Designed the future of global education in Finland
Did you know the distance between Teachers College and the design capital of the world is only nine hours? Three CPET representatives discovered this fun fact as they took off for Helsinki, Finland in July. Over the course of two days, the founders of the Global Learning Alliance (GLA), which includes partners from Singapore, Finland and the Scarsdale District of NY, met to discuss the future of global capacities in the 21st century. Discussions ranged from organizational leadership development tasks such as the creation of a conference council, communications council and research council, to the cross-cultural scaffolding of an international student-centered research project slated to feature at the 2018 GLA conference.

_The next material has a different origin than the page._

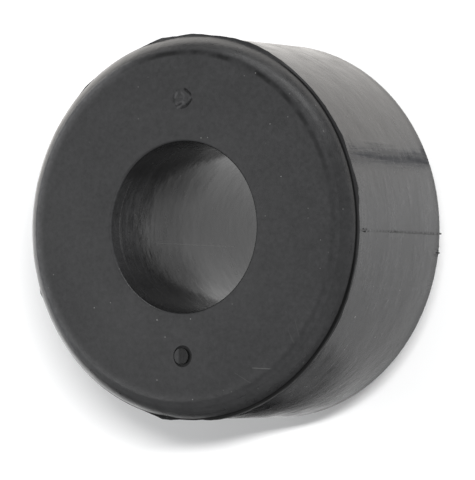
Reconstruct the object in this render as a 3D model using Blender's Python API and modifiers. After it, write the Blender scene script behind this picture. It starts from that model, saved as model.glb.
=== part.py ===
"""Control arm bushing: one piece of moulded black rubber.

The real bushing is pressed over a rod and into a bracket. Here it stands on
the end of its spigot with the bore along +Z, and the origin is the centre of
that end. The bevelled face with the two gate marks looks up. All lengths are
in metres and all angles in degrees, anticlockwise from +X seen from above.
"""

import math

import bpy
from mathutils import Matrix

# Head: the wide cylinder and the bevel round its face
HEAD_RADIUS = 0.0250
HEAD_LENGTH = 0.0237
BEVEL_WIDTH = 0.00216
BEVEL_DEPTH = 0.00208
BEVEL_CROWN = 0.00027

# Spigot: the narrower neck behind the head
SPIGOT_RADIUS = 0.0158
SPIGOT_LENGTH = 0.0143
SPIGOT_CHAMFER = 0.0015
SHOULDER_FILLET = 0.0010

# Bore through both
BORE_RADIUS = 0.01115
BORE_EDGE_ROUND = 0.0004

# Flash left where the mould's plates met, at the bevel and at the shoulder:
# its torn outline as angles and how far it stands out there
FLASH_THICKNESS = 0.0002
FLASH_STUB = 0.00006
FRONT_FLASH = (
    (-162.5, 0.0), (-160.5, 0.00014), (-158.5, 0.0),
    (-107.0, 0.0), (-103.0, 0.00014), (-100.0, 0.00036), (-97.0, 0.00028), (-94.0, 0.00008),
    (-86.0, 0.00008), (-83.0, 0.00028), (-78.0, 0.00040), (-46.0, 0.00041), (-36.0, 0.00050),
    (-31.0, 0.00054), (-24.0, 0.00047), (-12.0, 0.00050), (-3.0, 0.00042), (5.0, 0.00043),
    (10.5, 0.00064), (14.0, 0.00048), (20.0, 0.00040), (26.5, 0.00052), (34.0, 0.00040),
    (50.0, 0.00036), (58.0, 0.00035), (69.0, 0.00044), (75.0, 0.00032), (83.0, 0.00016),
    (90.0, 0.00030), (95.0, 0.00014), (100.5, 0.00030), (106.0, 0.00006), (109.0, 0.0),
    (127.0, 0.0), (131.0, 0.00011), (135.0, 0.0),
)
BACK_FLASH = (
    (-11.5, 0.0), (-9.5, 0.00020), (-3.0, 0.00018), (-1.5, 0.0),
)

# Ridges along the head where the two halves of the mould met
RIDGE_ANGLES = (-1.6, 178.4)
RIDGE_BAR = 0.0008
RIDGE_FRONT_REACH = 0.00008
RIDGE_BACK_REACH = 0.00038

# Marks of the two gates that the rubber came in by, each a shallow well round a torn stub
MARK_ANGLES = (90.0, -90.0)
MARK_CIRCLE_RADIUS = 0.0168
MARK_RADIUS = 0.00142
MARK_DEPTH = 0.00035
STUB_RADIUS = 0.00118
STUB_OFFSET = 0.00014
STUB_HEIGHTS = (0.00023, 0.00029)
STUB_TILTS = (5.0, 1.5)
STUB_RIB_WIDTH = 0.00022
STUB_RIB_HEIGHT = 0.00005

# How finely round shapes are divided
COLUMNS = 120
ROUND_STEPS = 2
BEVEL_STEPS = 4
MARK_SIDES = 28
SMOOTH_ANGLE = math.radians(32)
MERGE_DISTANCE = 0.00001

# Heights that follow from the sizes above
SHOULDER_Z = SPIGOT_LENGTH
FACE_Z = SPIGOT_LENGTH + HEAD_LENGTH
PARTING_Z = FACE_Z - BEVEL_DEPTH


def clear_scene():
    """Remove every object of the scene the script starts in."""
    for obj in list(bpy.data.objects):
        bpy.data.objects.remove(obj, do_unlink=True)


def new_collection(name):
    """Add a collection to the scene and return it."""
    collection = bpy.data.collections.new(name)
    bpy.context.scene.collection.children.link(collection)
    return collection


def rubber_material():
    """Black rubber with a dull sheen."""
    material = bpy.data.materials.new("black_rubber")
    material.use_nodes = True
    shader = material.node_tree.nodes["Principled BSDF"]
    shader.inputs["Base Color"].default_value = (0.045, 0.045, 0.046, 1.0)
    shader.inputs["Roughness"].default_value = 0.55
    shader.inputs["Metallic"].default_value = 0.0
    return material


def arc(centre, radius, start, end, steps):
    """Points of an arc in the section plane, its two ends included."""
    points = []
    for step in range(steps + 1):
        angle = math.radians(start + (end - start) * step / steps)
        points.append((centre[0] + radius * math.cos(angle), centre[1] + radius * math.sin(angle)))
    return points


def bevel_points():
    """The bevel from the face's edge to the parting line, crowned outwards."""
    slant = math.hypot(BEVEL_WIDTH, BEVEL_DEPTH)
    outwards = (BEVEL_DEPTH / slant, BEVEL_WIDTH / slant)
    points = []
    for step in range(BEVEL_STEPS + 1):
        share = step / BEVEL_STEPS
        crown = 4 * BEVEL_CROWN * share * (1 - share)
        across = HEAD_RADIUS - BEVEL_WIDTH * (1 - share) + crown * outwards[0]
        height = FACE_Z - BEVEL_DEPTH * share + crown * outwards[1]
        points.append((across, height))
    return points


def section_points():
    """The moulding's section as a closed loop, down the outside and up the bore."""
    edge = BORE_EDGE_ROUND
    flash_tip = HEAD_RADIUS + FLASH_STUB
    neck = SPIGOT_RADIUS + SHOULDER_FILLET
    points = bevel_points()
    points += [
        (flash_tip, PARTING_Z - FLASH_THICKNESS / 2),
        (HEAD_RADIUS, PARTING_Z - FLASH_THICKNESS),
        (HEAD_RADIUS, SHOULDER_Z + FLASH_THICKNESS),
        (flash_tip, SHOULDER_Z + FLASH_THICKNESS / 2),
        (HEAD_RADIUS, SHOULDER_Z),
    ]
    points += arc((neck, SHOULDER_Z - SHOULDER_FILLET), SHOULDER_FILLET, 90, 180, ROUND_STEPS)
    points += [
        (SPIGOT_RADIUS, SPIGOT_CHAMFER),
        (SPIGOT_RADIUS - SPIGOT_CHAMFER, 0.0),
    ]
    points += arc((BORE_RADIUS + edge, edge), edge, 270, 180, ROUND_STEPS)
    points += arc((BORE_RADIUS + edge, FACE_Z - edge), edge, 180, 90, ROUND_STEPS)
    return points


def flash_reach(angle, outline):
    """How far the flash stands out at an angle, read off its torn outline."""
    for (start, low), (end, high) in zip(outline, outline[1:]):
        if start <= angle <= end:
            return FLASH_STUB + low + (high - low) * (angle - start) / (end - start)
    return FLASH_STUB


def raise_flash(mesh):
    """Draw the two rings of flash out to the reach they have left at each angle."""
    middle_of_head = (PARTING_Z + SHOULDER_Z) / 2
    for vertex in mesh.vertices:
        radius = math.hypot(vertex.co.x, vertex.co.y)
        if radius < HEAD_RADIUS + FLASH_STUB / 2:
            continue
        angle = math.degrees(math.atan2(vertex.co.y, vertex.co.x))
        outline = FRONT_FLASH if vertex.co.z > middle_of_head else BACK_FLASH
        scale = (HEAD_RADIUS + flash_reach(angle, outline)) / radius
        vertex.co.x *= scale
        vertex.co.y *= scale


def turned_body(collection, material):
    """Turn the section about the bore's axis and draw out the flash."""
    points = section_points()
    corners = [(across, 0.0, height) for across, height in points]
    edges = [(i, (i + 1) % len(points)) for i in range(len(points))]
    profile_mesh = bpy.data.meshes.new("section")
    profile_mesh.from_pydata(corners, edges, [])
    profile = bpy.data.objects.new("section", profile_mesh)
    collection.objects.link(profile)

    screw = profile.modifiers.new("turn", "SCREW")
    screw.axis = "Z"
    screw.angle = math.radians(360)
    screw.steps = COLUMNS
    screw.render_steps = COLUMNS
    screw.use_merge_vertices = True
    screw.merge_threshold = MERGE_DISTANCE

    depsgraph = bpy.context.evaluated_depsgraph_get()
    mesh = bpy.data.meshes.new_from_object(profile.evaluated_get(depsgraph))
    bpy.data.objects.remove(profile, do_unlink=True)
    raise_flash(mesh)
    mesh.name = "rubber_bushing"
    mesh.materials.clear()
    mesh.materials.append(material)
    mesh.shade_smooth()
    mesh.set_sharp_from_angle(angle=SMOOTH_ANGLE)
    body = bpy.data.objects.new("rubber_bushing", mesh)
    collection.objects.link(body)
    return body


def file_as_tool(name, tools, material):
    """Keep the newest object out of the model, in the collection of tools."""
    tool = bpy.context.object
    tool.name = name
    for collection in list(tool.users_collection):
        collection.objects.unlink(tool)
    tools.objects.link(tool)
    tool.data.materials.append(material)
    tool.hide_render = True
    tool.display_type = "WIRE"
    return tool


def apply_tool(body, tool, operation):
    """Cut the tool out of the body or join it on."""
    boolean = body.modifiers.new(tool.name, "BOOLEAN")
    boolean.solver = "EXACT"
    boolean.operation = operation
    boolean.object = tool


def parting_ridge(name, angle, tools, material):
    """A square bar turned on its corner, leaning out from the bevel to the shoulder."""
    top = PARTING_Z - FLASH_THICKNESS / 2
    bottom = SHOULDER_Z + FLASH_THICKNESS / 2
    rise = top - bottom
    half_diagonal = RIDGE_BAR / math.sqrt(2)
    middle_reach = (RIDGE_FRONT_REACH + RIDGE_BACK_REACH) / 2
    lean = math.atan2(RIDGE_BACK_REACH - RIDGE_FRONT_REACH, rise)
    bpy.ops.mesh.primitive_cube_add(size=1.0)
    bar = file_as_tool(name, tools, material)
    to_angle = Matrix.Rotation(math.radians(angle), 4, "Z")
    outwards = Matrix.Translation((HEAD_RADIUS + middle_reach - half_diagonal, 0, (top + bottom) / 2))
    leaning = Matrix.Rotation(-lean, 4, "Y")
    on_its_corner = Matrix.Rotation(math.radians(45), 4, "Z")
    stretched = Matrix.Diagonal((RIDGE_BAR, RIDGE_BAR, rise, 1.0))
    bar.data.transform(to_angle @ outwards @ leaning @ on_its_corner @ stretched)
    return bar


def mark_well(name, angle, tools, material):
    """The shallow round well in the face that keeps a torn gate below it."""
    turned = math.radians(angle)
    place = (MARK_CIRCLE_RADIUS * math.cos(turned), MARK_CIRCLE_RADIUS * math.sin(turned), FACE_Z)
    bpy.ops.mesh.primitive_cylinder_add(
        vertices=MARK_SIDES, radius=MARK_RADIUS, depth=2 * MARK_DEPTH, location=place)
    return file_as_tool(name, tools, material)


def gate_stub(name, angle, height, tilt, tools, material):
    """The torn stub in a well, a little to one side and not quite level."""
    turned = math.radians(angle)
    place = (MARK_CIRCLE_RADIUS * math.cos(turned) - STUB_OFFSET,
             MARK_CIRCLE_RADIUS * math.sin(turned),
             FACE_Z - MARK_DEPTH)
    bpy.ops.mesh.primitive_cylinder_add(
        vertices=MARK_SIDES, radius=STUB_RADIUS, depth=2 * height, location=place,
        rotation=(0, math.radians(tilt), 0))
    return file_as_tool(name, tools, material)


def stub_rib(name, angle, height, tools, material):
    """The small rib across the stub of the cleaner mark."""
    turned = math.radians(angle)
    bottom = FACE_Z - MARK_DEPTH
    top = bottom + height + STUB_RIB_HEIGHT
    length = 2 * math.sqrt(STUB_RADIUS ** 2 - STUB_RIB_WIDTH ** 2)
    place = (MARK_CIRCLE_RADIUS * math.cos(turned) - STUB_OFFSET,
             MARK_CIRCLE_RADIUS * math.sin(turned),
             (top + bottom) / 2)
    bpy.ops.mesh.primitive_cube_add(size=1.0)
    rib = file_as_tool(name, tools, material)
    stretched = Matrix.Diagonal((STUB_RIB_WIDTH, length, top - bottom, 1.0))
    rib.data.transform(Matrix.Translation(place) @ stretched)
    return rib


def build():
    """Model the bushing from its turned body, ridges and gate marks."""
    clear_scene()
    parts = new_collection("control_arm_bushing")
    tools = new_collection("cutters")
    rubber = rubber_material()
    body = turned_body(parts, rubber)

    for number, angle in enumerate(RIDGE_ANGLES, 1):
        ridge = parting_ridge(f"ridge_{number}", angle, tools, rubber)
        apply_tool(body, ridge, "UNION")
    for number, angle in enumerate(MARK_ANGLES, 1):
        well = mark_well(f"well_{number}", angle, tools, rubber)
        apply_tool(body, well, "DIFFERENCE")
        height = STUB_HEIGHTS[number - 1]
        stub = gate_stub(f"stub_{number}", angle, height, STUB_TILTS[number - 1], tools, rubber)
        apply_tool(body, stub, "UNION")
    rib = stub_rib("stub_rib", MARK_ANGLES[-1], STUB_HEIGHTS[-1], tools, rubber)
    apply_tool(body, rib, "UNION")


build()
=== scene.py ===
import bpy
import bmesh
import math
from mathutils import Euler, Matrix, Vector, noise


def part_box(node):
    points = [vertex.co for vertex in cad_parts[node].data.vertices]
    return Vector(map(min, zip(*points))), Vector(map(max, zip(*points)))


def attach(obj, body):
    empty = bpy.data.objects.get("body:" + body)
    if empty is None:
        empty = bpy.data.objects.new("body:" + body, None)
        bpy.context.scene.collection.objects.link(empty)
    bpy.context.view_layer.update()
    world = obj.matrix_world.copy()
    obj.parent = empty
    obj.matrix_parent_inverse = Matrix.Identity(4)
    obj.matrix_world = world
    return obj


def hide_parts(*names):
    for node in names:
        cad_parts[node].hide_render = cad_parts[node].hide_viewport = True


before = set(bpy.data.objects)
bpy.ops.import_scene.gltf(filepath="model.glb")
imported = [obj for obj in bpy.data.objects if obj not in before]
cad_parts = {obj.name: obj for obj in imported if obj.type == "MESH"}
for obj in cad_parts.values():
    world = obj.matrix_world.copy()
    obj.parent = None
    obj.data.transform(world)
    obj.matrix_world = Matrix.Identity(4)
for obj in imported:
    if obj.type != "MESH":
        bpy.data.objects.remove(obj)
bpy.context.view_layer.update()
scene = bpy.context.scene
scene.view_settings.view_transform = "Standard"
bpy.ops.object.select_all(action="DESELECT")

# Camera
# A long lens on the photograph's own line of sight, some 32 degrees off the
# bore's axis. The bushing stands on its spigot, so the camera looks down on it.
FACE_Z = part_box("rubber_bushing")[1].z
LENS = 352.9
FRAME_LONG_SIDE = 36.0
DISTANCE = 0.6120
AIM_OFFSET = (0.00715, -0.00168)
TURN_FROM_AXIS = math.radians(31.79)
TILT = math.radians(1.53)
camera_data = bpy.data.cameras.new("camera")
camera_data.lens = LENS
camera_data.sensor_width = FRAME_LONG_SIDE
camera_data.clip_start = 0.01
camera = bpy.data.objects.new("camera", camera_data)
scene.collection.objects.link(camera)
camera.rotation_euler = Euler((TILT, TURN_FROM_AXIS, 0))
line_of_sight = camera.rotation_euler.to_matrix()
camera.location = Vector((0, 0, FACE_Z)) + line_of_sight @ Vector((*AIM_OFFSET, DISTANCE))
scene.camera = camera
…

The 2018 GLA conference will be comprised of a consortium of schools and universities from around the world sharing principles and best-practices on world-class education within a wide range of educational contexts. For this reason, the featured cross-cultural research project will entail 12 accounts by four 16 to 17 year old students from Singapore, Finland and the Scarsdale District of NY, who will be working collaboratively on globally relevant cross-cultural solutions to geographically specific issues of wellness. Apart from being able to tackle real world problem-solving, develop and demonstrate global consciousness, leverage intertextual thinking and engage with multiple perspectives across multiple modalities, each student will be invited to meet their international teammates in person to present both their context specific and holistic findings at the 2018 GLA conference. We look forward to the exciting journey ahead as a we all await the launch of the cross-cultural project in the Spring of 2018. So until then, goodbye, heippa and 再见 from the Global Learning Alliance!